Distribusi Bertahap, Bantuan Lain Masih Menunggu Masuk
Bantuan medis yang berhasil dikirimkan ini bukanlah keseluruhan. WHO masih menyimpan sejumlah pasokan di perbatasan dan tengah menunggu giliran untuk disalurkan ke titik-titik pelayanan medis yang masih bisa beroperasi.
“Empat truk WHO masih berada di Kerem Shalom dan lebih banyak lagi sedang dalam perjalanan ke Gaza,” katanya.
Sebagian besar rumah sakit di Gaza saat ini nyaris lumpuh. Bangunan rusak, peralatan medis terbatas, dan staf medis bekerja dalam kondisi minim sumber daya. Oleh karena itu, setiap kiriman yang masuk membawa harapan — meski kecil — bagi sistem kesehatan yang hampir kolaps.
“Namun, pasokan medis ini hanyalah setetes air di lautan. Bantuan dalam skala besar sangat penting untuk menyelamatkan nyawa,” Ghebreyesus menekankan.
Seruan untuk Akses Kemanusiaan Tanpa Batas
Tedros tidak hanya berhenti pada kabar gembira. Ia menegaskan kembali permintaan WHO kepada pihak-pihak terkait agar membuka semua jalur kemanusiaan yang memungkinkan. Baginya, pengiriman bantuan seharusnya tidak menjadi sebuah prestasi langka, melainkan sebuah kebutuhan mendesak dan terus-menerus.
“WHO menyerukan pengiriman bantuan kesehatan yang segera, tanpa hambatan, dan berkelanjutan ke Gaza melalui semua rute yang memungkinkan.”
Satu Kiriman, Sejuta Arti
Dalam pusaran konflik yang memporakporandakan kehidupan warga Gaza, kiriman sembilan truk ini bak setitik embun di padang pasir.
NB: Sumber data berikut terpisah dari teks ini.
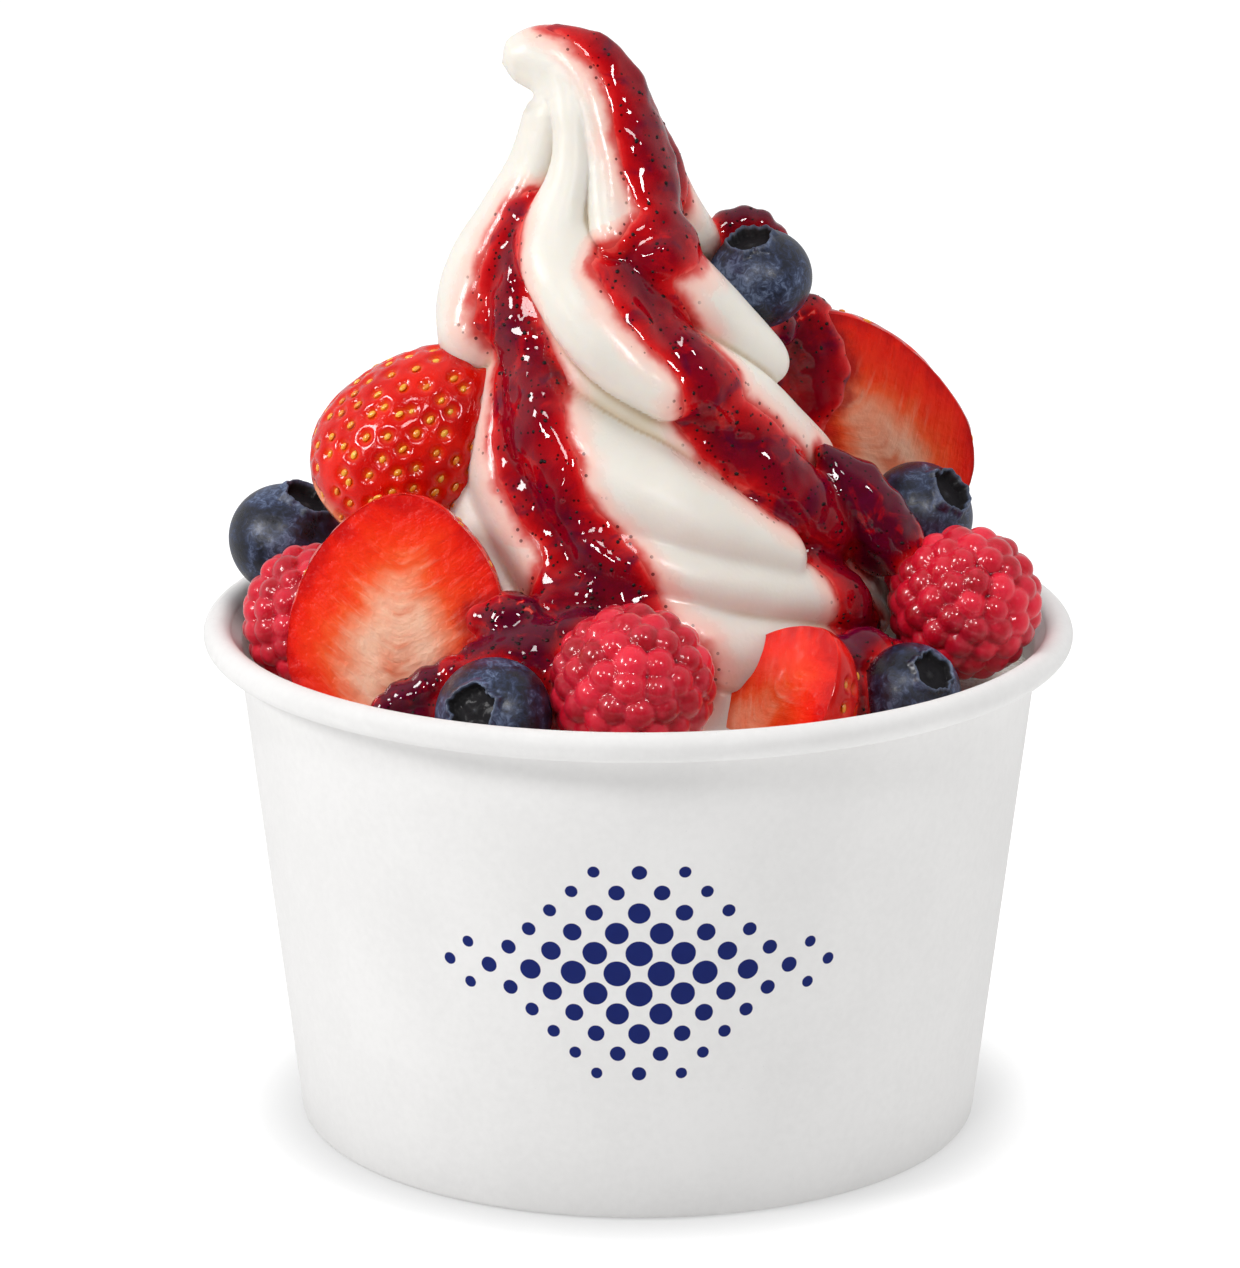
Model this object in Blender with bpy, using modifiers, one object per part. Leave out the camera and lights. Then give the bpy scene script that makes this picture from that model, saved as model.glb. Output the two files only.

Ia belum mampu menghapus penderitaan secara menyeluruh, namun cukup untuk memberi secercah harapan bahwa dunia belum sepenuhnya berpaling.
Pengiriman ini bukan hanya soal logistik dan medis, tetapi juga soal keberpihakan pada kemanusiaan. WHO, melalui aksi ini, menunjukkan bahwa nyawa tetap harus diprioritaskan meski di tengah ketidakpastian dan blokade.